In 1927, Joyce published a second volume of poetry with the unassuming title Pomes Penyeach. The occasion for the volume was largely negative; stung by criticism of “Work in Progress” from people such as Ezra Pound, who had been so supportive of Ulysses, Joyce wished to show that he could also produce a relatively simple volume of lyrics. However, the lyrics were too simple for the taste of the time, and the volume went largely ignored; Pound himself suggested that Joyce should have reserved the poems for the Bible or the family album. This criticism now seems unfair, or at least out of proportion. The thirteen poems of Pomes Penyeach do not in any sense break new ground in English poetry, but they provide a kind of personal comment on Joyce’s private life that is not easy to find in the prose works, and some of them are also simply good lyrics in the manner of Chamber Music.
The poems represent work of a period of approximately twenty years, beginning with “Tilly,” composed in 1903 just after Joyce’s mother’s death, and ending with “A Prayer” of 1923, though stylistically they are of a piece. In this poetry, Joyce favored a diction and tone that seemed archaic by the late 1920’s, and he did so without any of the irony apparent or at least incipient in certain poems of Chamber Music. If the mood of these poems did not suit the times in which they appeared, neither did it seem to suit the style of the supreme punster of “Work in Progress.” They provide the single instance in Joyce’s published work of an anachronism—a work that looks back in style and tone, in this case to the poetry of Joyce’s youth and young manhood, rather than forward in time—and this accounts in part for their unenthusiastic reception.

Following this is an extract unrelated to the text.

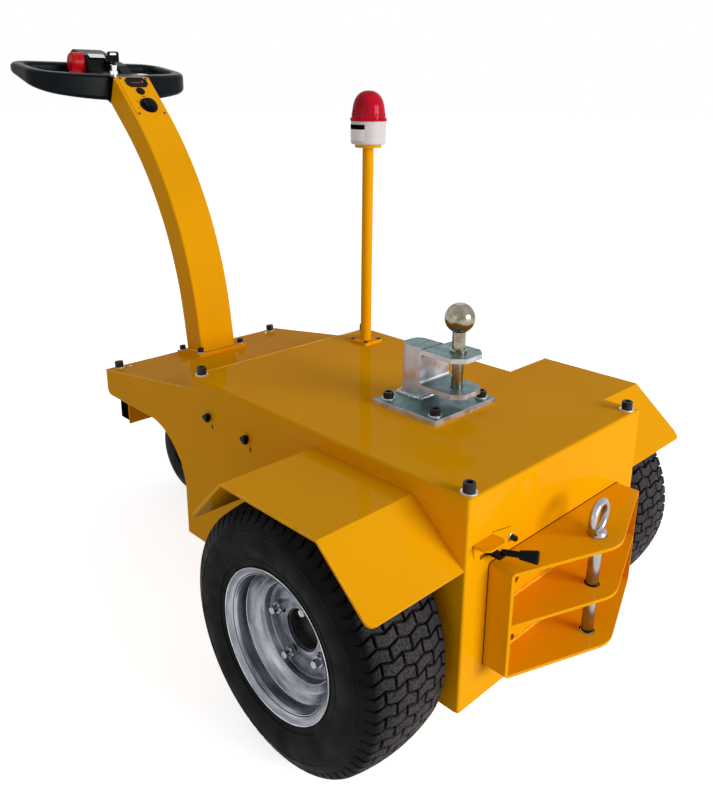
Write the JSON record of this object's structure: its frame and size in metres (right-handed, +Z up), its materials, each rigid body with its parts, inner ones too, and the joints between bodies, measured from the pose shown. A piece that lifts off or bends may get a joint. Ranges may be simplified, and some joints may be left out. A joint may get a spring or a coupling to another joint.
{
  "type": "pedestrian electric baggage tug",
  "caption": "Walk-behind electric baggage tug: box body, drive wheels under folded fenders, nose caster, curved tiller, pin coupler, tow ball and beacon.",
  "frame": {"origin": "on the ground under the middle of the bounding box", "axes": "+X forward to the tiller, +Y to the left, +Z up"},
  "size_m": [1.529, 0.816, 1.0416],
  "materials": {
    "yellow": "gloss powder coat",
    "battery": "moulded case",
    "dark_steel": "dark machined",
    "black_plastic": "satin",
    "black_gloss": "gloss",
    "zinc": "bright zinc plate",
    "brass_zinc": "yellow zinc plate",
    "galvanised": "galvanised",
    "white_plastic": "gloss",
    "red_lens": "tinted lens",
    "red_plastic": "gloss",
    "chrome": "polished",
    "tyre": "matte",
    "grey_plastic": "satin"
  },
  "bodies": {
    "chassis": {"side_plate_left": "yellow", "side_plate_right": "yellow", "rear_panel": "yellow", "front_bulkhead": "yellow", "floor_plate": "yellow", "lid": "yellow", "nose_deck": "yellow", "nose_front_panel": "yellow", "caster_bracket": "yellow", "fender_left": "yellow", "fender_right": "yellow", "battery_block": "battery", "axle_housing": "dark_steel", "coupler_frame": "yellow", "coupler_shelf": "yellow", "latch_lever": "black_plastic", "hitch_plate": "zinc", "hitch_post": "zinc", "hitch_clevis": "zinc", "beacon_pole": "yellow", "beacon_base": "white_plastic", "beacon_dome": "red_lens", "column_flange": "yellow", "column": "yellow", "control_panel": "yellow", "battery_meter": "black_gloss", "horn_button": "black_plastic", "speed_knob": "black_plastic", "handle_loop": "black_plastic", "handle_pod": "black_plastic", "throttle": "red_plastic", "key_switch": "chrome", "key": "black_plastic", "front_lamp_left": "black_plastic", "front_lamp_right": "black_plastic", "caster_plate": "zinc"},
    "wheel_left": {"tyre_left": "tyre", "rim_left": "galvanised", "hub_left": "dark_steel"},
    "wheel_right": {"tyre_right": "tyre", "rim_right": "galvanised", "hub_right": "dark_steel"},
    "caster_swivel": {"caster_fork": "zinc"},
    "caster_wheel": {"caster_tyre": "tyre", "caster_rim": "grey_plastic"},
    "coupling_pin": {"coupling_pin": "zinc"},
    "ball_pin": {"ball_pin": "brass_zinc"}
  },
  "joints": [
    {"name": "wheel_left_spin", "type": "hinge", "parent": "chassis", "child": "wheel_left", "pos_m": [-0.46451, 0.323, 0.205], "axis": [0, 1, 0], "continuous": true},
    {"name": "wheel_right_spin", "type": "hinge", "parent": "chassis", "child": "wheel_right", "pos_m": [-0.46451, -0.323, 0.205], "axis": [0, 1, 0], "continuous": true},
    {"name": "caster_swivel", "type": "hinge", "parent": "chassis", "child": "caster_swivel", "pos_m": [0.26749, 0, 0.24], "axis": [0, 0, 1], "continuous": true},
    {"name": "caster_wheel_spin", "type": "hinge", "parent": "caster_swivel", "child": "caster_wheel", "pos_m": [0.34449, 0, 0.108], "axis": [0, 1, 0], "continuous": true},
    {"name": "coupling_pin_lift", "type": "slide", "parent": "chassis", "child": "coupling_pin", "axis": [0, 0, 1], "range_m": [0, 0.2]},
    {"name": "ball_pin_lift", "type": "slide", "parent": "chassis", "child": "ball_pin", "axis": [0, 0, 1], "range_m": [0, 0.1]}
  ]
}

In Pomes Penyeach, the poems occur in roughly the order of their composition, and may be grouped according to subject matter. Some celebrate Joyce’s feelings toward his children, as in “A Flower Given to My Daughter” or “On the Beach at Fontana,” while others refer to feelings provoked in him by women he fancied himself to be in love with, either in the Trieste period or in Zurich during World War I. Some poems suggest certain of the prose works, such as “She Weeps over Rahoon” with its echoes of the long story “The Dead,” written some five years before the poem. The final poem of the group, “A Prayer,” returns to the mood of the darker poems in Chamber Music and to the image of woman as vampire that occurs so frequently in the poetry and art of the fin de siècle. It also suggests the strain of masochism that shows itself so often in Joyce’s work in connection with sensuous pleasure. All in all, these lyrics provide an engaging record of various moods of Joyce as he passed into middle age, tempered by the public reputation he had acquired by that time.
“A Flower Given to My Daughter” and “A Prayer” illustrate the extremity of mood and variety of technique of these poems. In the first, the inverted word order and quaint diction of the poem—“sere” is the best example of the latter—do not keep the last line from being extremely touching, in part because it is so realistic a description. Joyce manages in the best of Pomes Penyeach to find just such a strong line with which to end, establishing a kind of contrast between the somewhat antique technique of the poem and conclusions remarkable for their simplicity and strength. “A Prayer” is far more dramatic in tone, but here the long lines and the rolling words (“remembering” followed by “pitying”) also carry the reader into the joy become anguish of the final lines. In these poems as in others of the group, Joyce seems to be using the style and tone of another time with sometimes deadly effect—a conscious archaism rather than the more distanced irony of some of the poems of Chamber Music.
In 1932, Joyce published his last poem, “Ecce Puer,” a touching commemoration of two occasions—the death of his father and the birth of his grandson and namesake Stephen James Joyce, the son of Giorgio and his wife, Helen. “Tilly,” the first item of Pomes Penyeach, was written on the occasion of the death of his mother and is in many ways the strongest of the group; “Ecce Puer”—written just after the death of John Joyce—is even stronger. For felt emotion conveyed, it has no equal among Joyce’s works in this form, and its concluding stanza is all the more touching for its echoes of the theme of paternity so important to Ulysses—“A child is sleeping:/ An old man gone./ O, father forsaken,/ Forgive your son!” In fact, the poem was completed not many days after the tenth anniversary of the publication of Ulysses, which provides yet a third occasion for its composition.
In addition to Chamber Music, Pomes Penyeach, and “Ecce Puer,” Joyce published occasional broadsides—satiric poems to express his unhappiness over various literary matters. These include “The Holy Office” (1904) (now the rarest of all the published works of Joyce), an attack on the Irish literary movement by a young writer who already knew that his work was to be essentially different from theirs, and “Gas from a Burner” (1912), an attack on the Dublin publisher who ultimately burned the proofs of Dubliners rather than print what he considered an indecent book.
Finally, in A Portrait of the Artist as a Young Man, one of the crucial moments occurs (in the final part of the book) when Stephen Dedalus composes a poem in the form of a villanelle. This poem, while technically not Joyce’s, represents as sure a comment as Joyce ever made on the aestheticism of the 1890’s, and thus stands in contrast with Pomes Penyeach, which echoes the themes and tones of that time.
Joyce’s poetry was ultimately expressed most fully in his prose works, where the traditional distinctions between poetry and prose are effectively blurred. Perhaps in the end, his lyric poetry is best viewed as a minor expression—almost a form of relaxation—of a master stylist in prose.